If Hynninen had tried writing the entire 600,000 lines of code, he estimates it would have taken him about 10 years.
Instead, he focused on rewriting the heart of CHARMM, the molecular dynamics engine, and he was able to parse the chore down to two years. The molecular dynamics engine is where all the heavy computation is done. It may only represent 5% to 10% of the total lines of code, but it accounts for approximately 99% of the central processing unit (CPU) time in a typical simulation.
He's the first to admit it wasn't exactly a day (or two years) at the beach.
Hard, Laborious Work — with Shortcuts
"It's one of those very hard problems, mechanics of atoms and enzymes," Hynninen said. "There is really no limit to how a molecule can behave." Its motions are determined by the interplay of a multitude of interactions between each atom and every other atom nearby — through both chemical bonds and non-bonded interactions, he noted. That results in thousands of different kinds of interactions per atom. And there can be hundreds of thousands of atoms in a simulation. "And this makes writing the algorithms and code quite challenging."

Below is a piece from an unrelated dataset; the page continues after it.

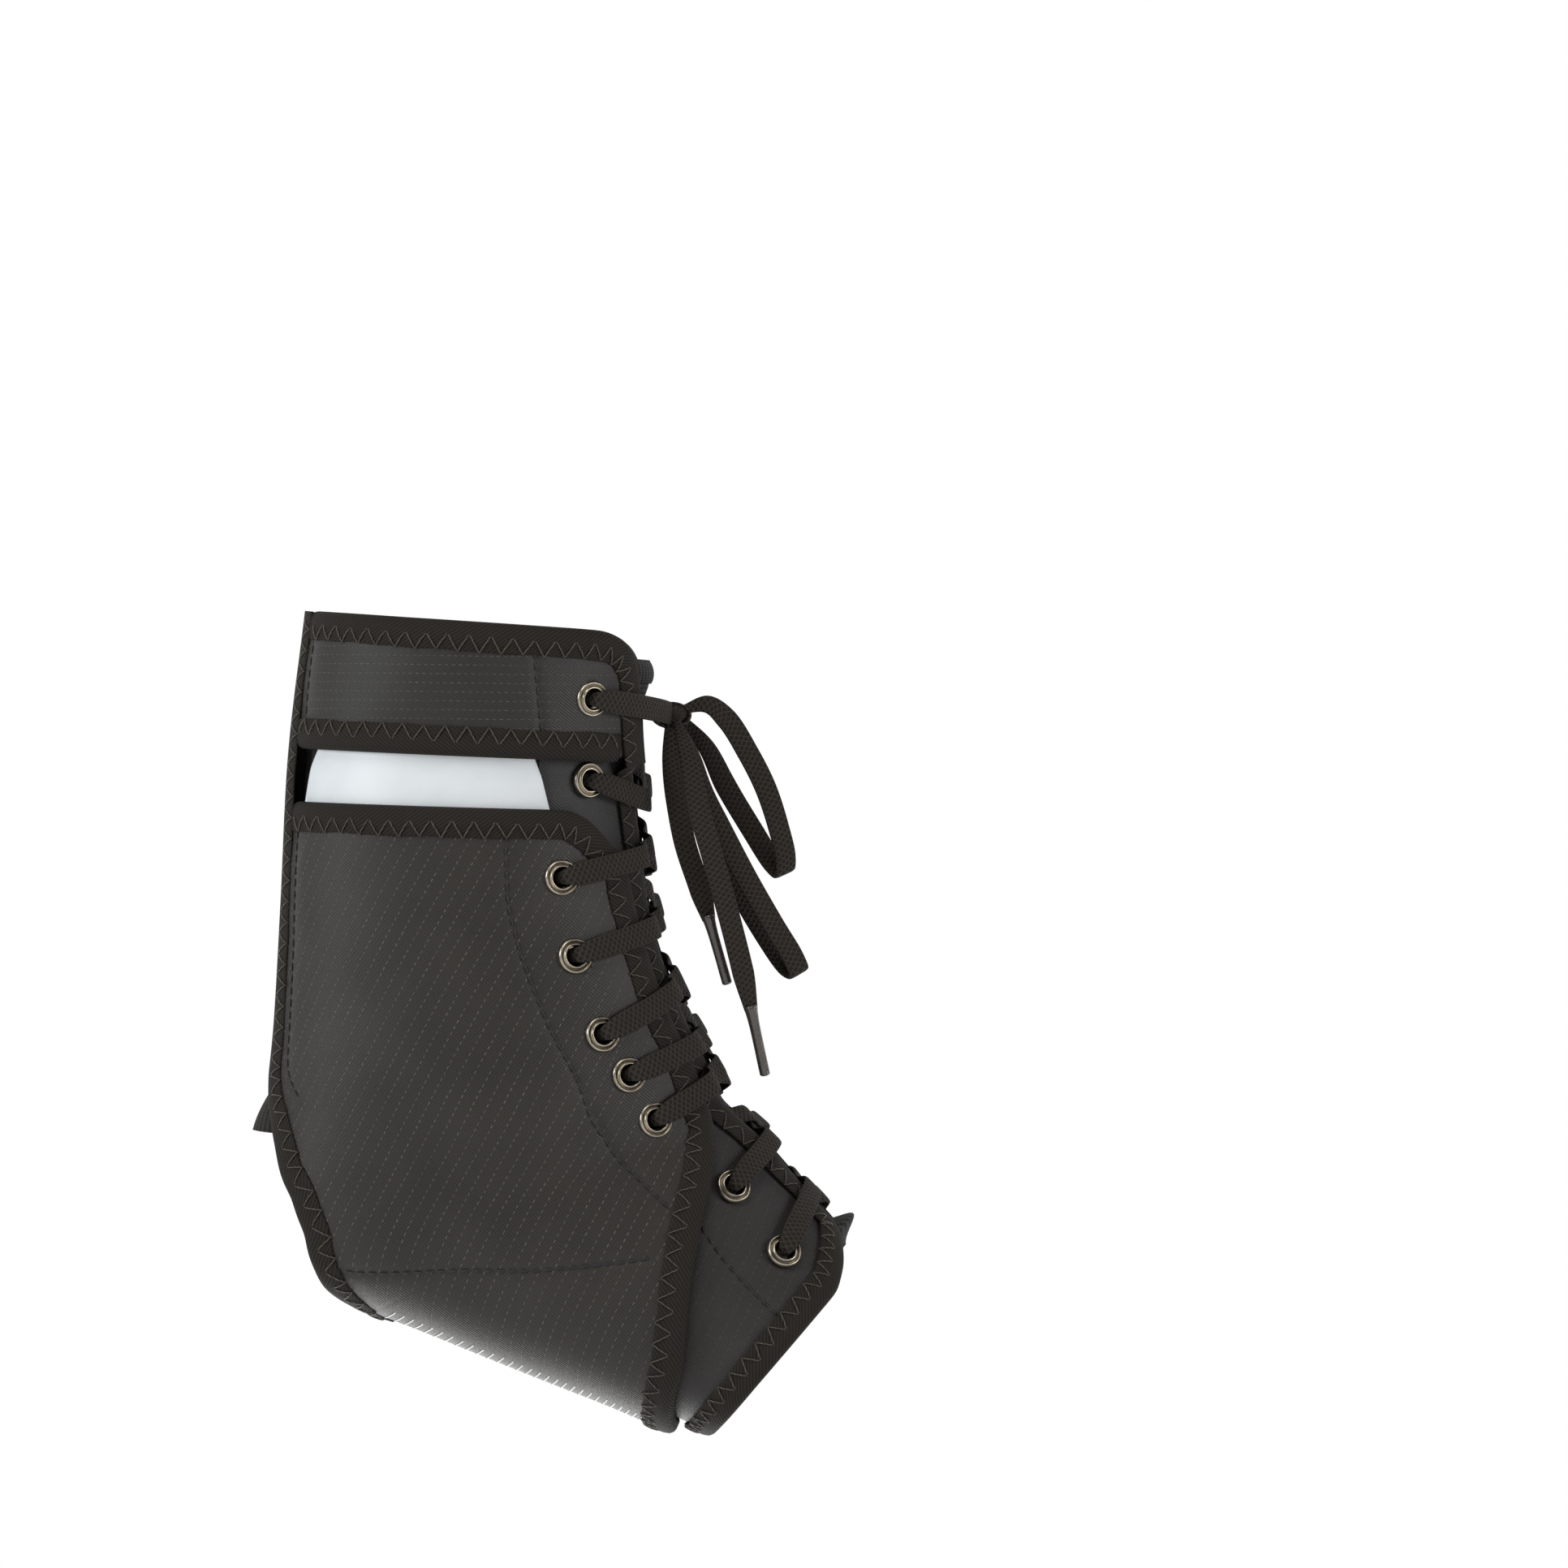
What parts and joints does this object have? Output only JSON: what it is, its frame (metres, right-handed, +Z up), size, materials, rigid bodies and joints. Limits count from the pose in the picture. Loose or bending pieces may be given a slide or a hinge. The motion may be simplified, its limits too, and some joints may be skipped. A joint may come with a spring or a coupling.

The day-long task using hundreds or thousands of processors simulates a very brief moment cataloguing every move by thousands of atoms. "It's not just that they all move but that each atom is feeling forces from thousands of other atoms," Crowley said. "And each one of those forces has to be calculated for every atom at every step."
On the time scale most of us are used to, observing action in microseconds of nanoseconds seems ridiculously short. "But they are long enough to answer lots of questions, because they show us what the molecule is probably doing most of the time," Crowley said.
And simulating the motion of atoms answers important questions about how any enzyme can access the sugars in a plant.
The sugars the biofuels industry wants are locked up in a polymer called cellulose, which forms bundles or fibers of a few dozen polymer chains. CHARMM's molecular dynamics can simulate those bundles and find how strongly they are held together, as well as what interactions are holding them together. Using CHARMM, scientists can also model the interaction of an enzyme with those bundles and determine how the enzyme peels the polymers out of the bundle. "We learn what forces it uses or how it reduces forces holding the bundle together," Crowley said.